Despite the many logistical obstacles in their path, Servelots was able to achieve its goals of building local capacity; achieving independence from the global internet and facilitating the online learning process by engaging with the community for mesh and internet node support.
Some delays in deployment notwithstanding, around 50 youngsters who were preparing for matriculation exams (not to mention their parents!) were thrilled to have this facility so they could learn despite the closure of schools. Similarly delighted were the school teachers who had been volunteering to conduct physical classes under a tree of other open safe spaces.
This exam is a crucial one as it is the first public exam where students are graded on the state level rather than in-house by their schools. Also known as ‘the 10th exam’, it is the standardised secondary school certification that would allow one to apply for colleges or to demonstrate the minimum necessary literacy to be considered for many basic jobs.
Although schools reopened for a brief period, when the second wave hit they were closed anew with online learning becoming imperative once more.
Aside from meeting the primary objectives of the project, a few unexpected benefits took Servelots pleasantly by surprise. The initiative has been such a success that the community is already eagerly implementing further means of taking advantage of their newfound possibilities: many are making use of the internet for authentication of ID for government services while others are already investigating work-from-home possibilities.
Within an hour of successfully enabling the wifi internet hotspots in Durgadahalli, several elders from the village requested the password for the mesh. There had been significant delays in food distribution due to the unreliability of the ISP phone data required for the authentication of ID. Using the newly established mesh, they were able to overcome this obstacle, thus expanding the potential for using this technology to address the many struggles faced by those still excluded from a newly digitised India.

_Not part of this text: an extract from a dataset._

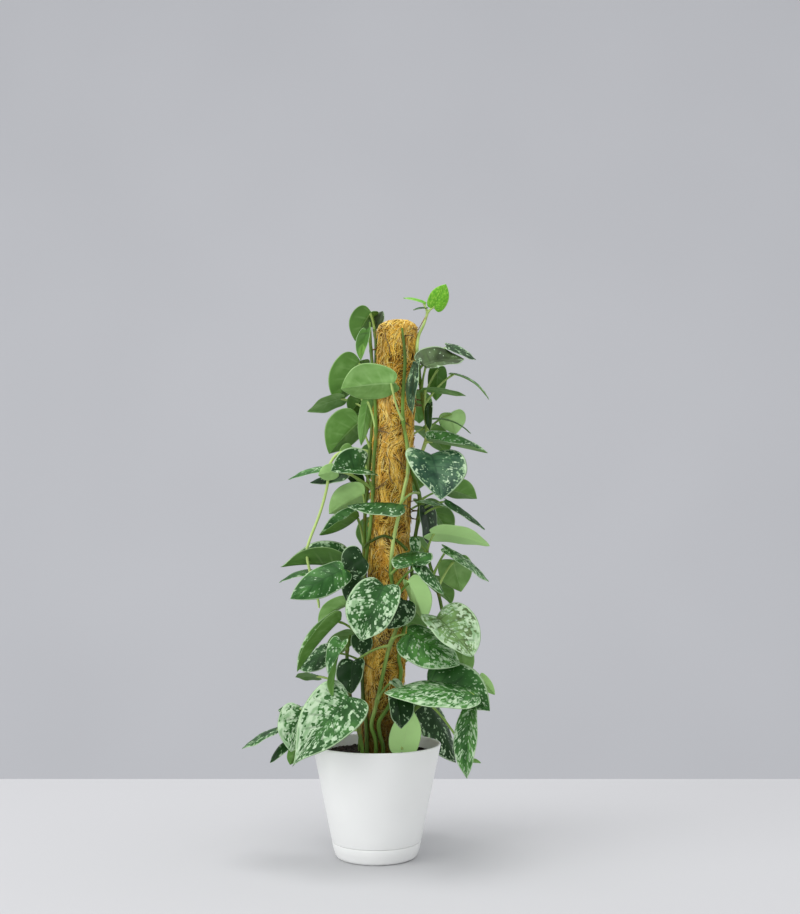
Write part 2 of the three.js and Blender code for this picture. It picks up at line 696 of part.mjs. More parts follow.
// Behind the pole, where the picture shows nothing, leaves stand by turns on either side of a stem
// at even heights, and each keeps to the stem's own quarter.
const BACK_STEMS = {
  vine_back_left: { quarter: 116 * DEGREE, seed: 11, lowest: 165 },
  vine_back_right: { quarter: 60 * DEGREE, seed: 29, lowest: 188 },
};
const BACK = {
  steps: 16,
  bends: [SOIL_TOP + 14, 200, 300, 400, 500, 600],
  highest: 590,
  spacing: 46,
  swing: 13 * DEGREE,
  jointOut: 62,
  tipOut: 118,
  drop: 34,
  stalkDrop: 22,
  wide: 50,
};

function aroundPole(angle, out, z) {
  return new THREE.Vector3(poleX(z) + out * Math.cos(angle), out * Math.sin(angle), z);
}

function backStem({ quarter, seed, lowest }) {
  const random = makeRandom(seed);
  const sway = (z) => quarter + 0.12 * Math.sin(z / 55);
  const points = BACK.bends.map((z) => aroundPole(sway(z), STEM_CLEAR + 0.6, z));
  points.unshift(points[0].clone().setZ(SOIL_TOP - ROOT_DEPTH), points[0].clone().setZ(SOIL_TOP + 5));
  const curve = new THREE.CatmullRomCurve3(points, false, "catmullrom", 0.5);
  const leaves = [];
  for (let z = lowest, turn = 1; z <= BACK.highest; z += BACK.spacing, turn = -turn) {
    const angle = quarter + turn * BACK.swing * (0.8 + 0.4 * random());
    const reach = 1 - 0.25 * ((z - lowest) / (BACK.highest - lowest)) + 0.1 * random();
    const drop = BACK.drop * (0.7 + 0.6 * random());
    const facing = aroundPole(angle, 1, 0).setZ(0.9).normalize();
    leaves.push({
      ...LEAF_DEFAULTS,
      start: nearestOn(curve, (point) => point.z - (z - BACK.stalkDrop)),
      joint: aroundPole(angle, BACK.jointOut * reach, z),
      tip: aroundPole(angle, BACK.tipOut * reach, z - drop),
      facing,
      bend: 26,
      wide: BACK.wide * (0.9 + 0.2 * random()),
    });
  }
  return { curve, leaves };
}

function stepsFor(spots) {
  return Math.round(1.6 * spots.length);
}

function leafSolids(leaf) {
  return [tube(stalkCurve(leaf), STALK_RADIUS, STALK_SIDES, STALK_STEPS), blade(leaf)];
}

function leafyStem({ stem, shoot, leaves }) {
  const curve = rooted(stem);
  const shootCurve = shoot && stemCurve(shoot);
  const pieces = [tube(curve, STEM_RADIUS, STEM_SIDES, stepsFor(stem))];
  if (shoot) pieces.push(tube(shootCurve, SHOOT_RADIUS, STALK_SIDES, stepsFor(shoot)));
  leaves.forEach((row) => {
    pieces.push(...leafSolids(photoLeaf(row.shoot ? shootCurve : curve, row)));
  });
  return { curve, solid: fuse(pieces) };
}

function leafyBackStem(plan) {
  const { curve, leaves } = backStem(plan);
  const pieces = [tube(curve, STEM_RADIUS, STEM_SIDES, BACK.steps), ...leaves.flatMap(leafSolids)];
  return { curve, solid: fuse(pieces) };
}

const PHOTO_STEMS = {
  vine_front_left: FRONT_LEFT,
  vine_left: LEFT,
  vine_front_right: FRONT_RIGHT,
  vine_right: RIGHT,
  vine_low_left: LOW_LEFT,
  vine_low_right: LOW_RIGHT,
};

const vines = Object.fromEntries([
  ...Object.entries(PHOTO_STEMS).map(([name, plan]) => [name, leafyStem(plan)]),
  ...Object.entries(BACK_STEMS).map(([name, plan]) => [name, leafyBackStem(plan)]),
]);

// The plain round hole that a stem stands in.
function stemHole(curve) {
  const foot = curve.getPoint(0);
  const above = foot.clone().setZ(SOIL_TOP + 5);
  foot.z -= 1;
  return tube(new THREE.LineCurve3(foot, above), STEM_RADIUS + HOLE_GAP, 6, 1);
}

function poleHole() {
  const profile = [
    [0, CORE_BOTTOM - SEAT_GAP],
    [CORE_RADIUS + HOLE_GAP, CORE_BOTTOM - SEAT_GAP],
    [CORE_RADIUS + HOLE_GAP, COIR_BOTTOM - SEAT_GAP],
    [POLE_RADIUS + HOLE_GAP, COIR_BOTTOM - SEAT_GAP],
    [POLE_RADIUS + HOLE_GAP, SOIL_TOP + 5],
    [0, SOIL_TOP + 5],
  ];
  return solidOf(leaned(turned(profile, COIR_SIDES)));
}

const group = new THREE.Group();

function addNode(name, geometry, color, roughness) {
  const material = new THREE.MeshStandardMaterial({ color, roughness, metalness: 0 });
  const mesh = new THREE.Mesh(geometry, material);
  mesh.name = name;
  group.add(mesh);
}

const holes = [poleHole(), ...Object.values(vines).map(({ curve }) => stemHole(curve))];

addNode("saucer", makeSaucer(), COLOURS.moulded, 0.45);
addNode("pot", makePot(), COLOURS.moulded, 0.45);
addNode("soil", makeSoil(holes), COLOURS.soil, 0.95);
addNode("pole_core", makeCore(), COLOURS.wood, 0.7);
addNode("coir_wrap", makeCoir(), COLOURS.coir, 0.95);
Object.entries(vines).forEach(([name, { solid }]) => {
  addNode(name, geometryOf(solid), COLOURS.vine, 0.5);
});

export default group;
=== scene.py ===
"""A satin pothos that climbs a coir pole, in a white pot on its own saucer.

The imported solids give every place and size. This script lays fine surfaces over them, with
their materials, and sets up the camera and a soft studio. Everything is in metres with +Z up,
and the origin is the middle of the saucer's flat bottom.
"""

import logging
import math
import random
from dataclasses import dataclass, field
from enum import Enum

import bmesh
import bpy
from bmesh.types import BMesh
from bpy.types import Curve, Material, NodeSocket, Object
from mathutils import Matrix, Vector, noise


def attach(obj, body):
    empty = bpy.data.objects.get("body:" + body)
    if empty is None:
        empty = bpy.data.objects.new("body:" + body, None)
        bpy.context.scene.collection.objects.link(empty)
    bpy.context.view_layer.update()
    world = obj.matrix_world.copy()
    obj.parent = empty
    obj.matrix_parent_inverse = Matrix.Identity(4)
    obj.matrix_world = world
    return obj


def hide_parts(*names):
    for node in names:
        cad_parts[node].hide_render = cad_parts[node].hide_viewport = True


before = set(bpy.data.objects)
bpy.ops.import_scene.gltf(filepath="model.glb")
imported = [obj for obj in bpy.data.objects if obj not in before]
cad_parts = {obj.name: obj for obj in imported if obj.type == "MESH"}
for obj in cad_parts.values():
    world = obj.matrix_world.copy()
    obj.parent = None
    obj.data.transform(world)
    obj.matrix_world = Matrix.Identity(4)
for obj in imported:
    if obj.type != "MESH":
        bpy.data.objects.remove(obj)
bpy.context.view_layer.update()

MM = 0.001
DEGREE = math.pi / 180
TURN = 2 * math.pi

log = logging.getLogger("satin_pothos")

# Sizes that several pieces share, the same as the solids have.
RIM_RADIUS = 76 * MM
RIM_HEIGHT = 130 * MM
SEAM_HEIGHT = 18.2 * MM
SEAM_RADIUS = 52.3 * MM
WALL = 2.2 * MM
RIM_LIP = 3.2 * MM
SEAT_GAP = 0.3 * MM
SAUCER_FLOOR = 2.4 * MM
SOIL_TOP = RIM_HEIGHT - 13 * MM
POLE_RADIUS = 25 * MM
POLE_TOP = 637 * MM
POLE_LEAN = 2.27 * DEGREE
COIR_BOTTOM = 34 * MM
BLADE_THICKNESS = 1 * MM
VEIN_SPACING = 9 * MM
STEM_RADIUS = 2.4 * MM
SHOOT_RADIUS = 1.9 * MM
STALK_RADIUS = 1.6 * MM
STEM_CLEAR = POLE_RADIUS + STEM_RADIUS + 0.8 * MM
ROOT_DEPTH = 30 * MM
STEM_FOOT = 14 * MM


# Small helpers


def linear(code: str) -> tuple[float, float, float, float]:
    """Turns a screen colour into the linear colour that shaders take.

    Args:
        code: An sRGB colour such as "#2c5a36".

    Returns:
        Linear red, green, blue and an alpha of 1.
    """
    channels = [int(code[i : i + 2], 16) / 255 for i in (1, 3, 5)]
    curve = [c / 12.92 if c <= 0.04045 else ((c + 0.055) / 1.055) ** 2.4 for c in channels]
    return (*curve, 1.0)


def pole_x(z: float) -> float:
    """Gives the leaning pole's middle at a height.

    Args:
        z: Height over the origin.

    Returns:
        The middle's place along X.
    """
    return z * math.tan(POLE_LEAN)


def outer_radius(z: float) -> float:
    """Gives the radius of the straight sloping side that pot and saucer share.

    Args:
        z: Height over the origin.

    Returns:
        The outside radius there.
    """
    slope = (RIM_RADIUS - SEAM_RADIUS) / (RIM_HEIGHT - SEAM_HEIGHT)
    return SEAM_RADIUS + slope * (z - SEAM_HEIGHT)


def smooth_object(name: str, sheet: BMesh, *finishes: Material) -> Object:
    """Turns a finished bmesh into a smooth-shaded object in the scene.

    Args:
        name: The piece's name.
        sheet: Its geometry, which is freed.
        finishes: The materials of its slots, in order.

    Returns:
        The new object, at the origin.
    """
    mesh = bpy.data.meshes.new(name)
    sheet.to_mesh(mesh)
    sheet.free()
    mesh.shade_smooth()
    for finish in finishes:
        mesh.materials.append(finish)
    piece = bpy.data.objects.new(name, mesh)
    bpy.context.collection.objects.link(piece)
    return piece


def settle(piece: Object, slot: str, *nodes: str) -> None:
    """Lets a piece ride on the plant's one body and stand for its solids.

    Args:
        piece: The finished piece.
        slot: The record's material slot for the piece; not used.
        nodes: The solids that it replaces.
    """
    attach(piece, "root")
    if nodes:
        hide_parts(*nodes)
    log.info("%s: %d faces", piece.name, len(piece.data.polygons))


# Materials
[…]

Although the government and those living in the big cities tout the reduction in fraud that has been a positive result of internet-based authentication of beneficiaries, this does not apply to large parts of rural India where the internet is unavailable. In much the same way the mesh had come to the rescue of students in need of online education, it proved a lifeline for elders in need of food.
Although lockdown restrictions have currently been eased and physical classes have resumed, such is the unpredictability of COVID-19 that the situation could worsen overnight. However, with the wifi mesh in place, Durgadahalli is now in a position to smoothly transition to online learning once more. Furthermore, many boys, girls and college students have discovered the power of the internet to independently further their education outside of the classroom.
One of the villages covered by the mesh is a popular tourist attraction. Servelots, together with the residents, is exploring a number of ways to take advantage of the internet to boost the profile of this village. With the immense potential of the internet now unleashed, those in rural India who might otherwise have been left behind are rapidly discovering the myriad means whereby they can bring themselves up to speed with the rest of the country and the rest of the world.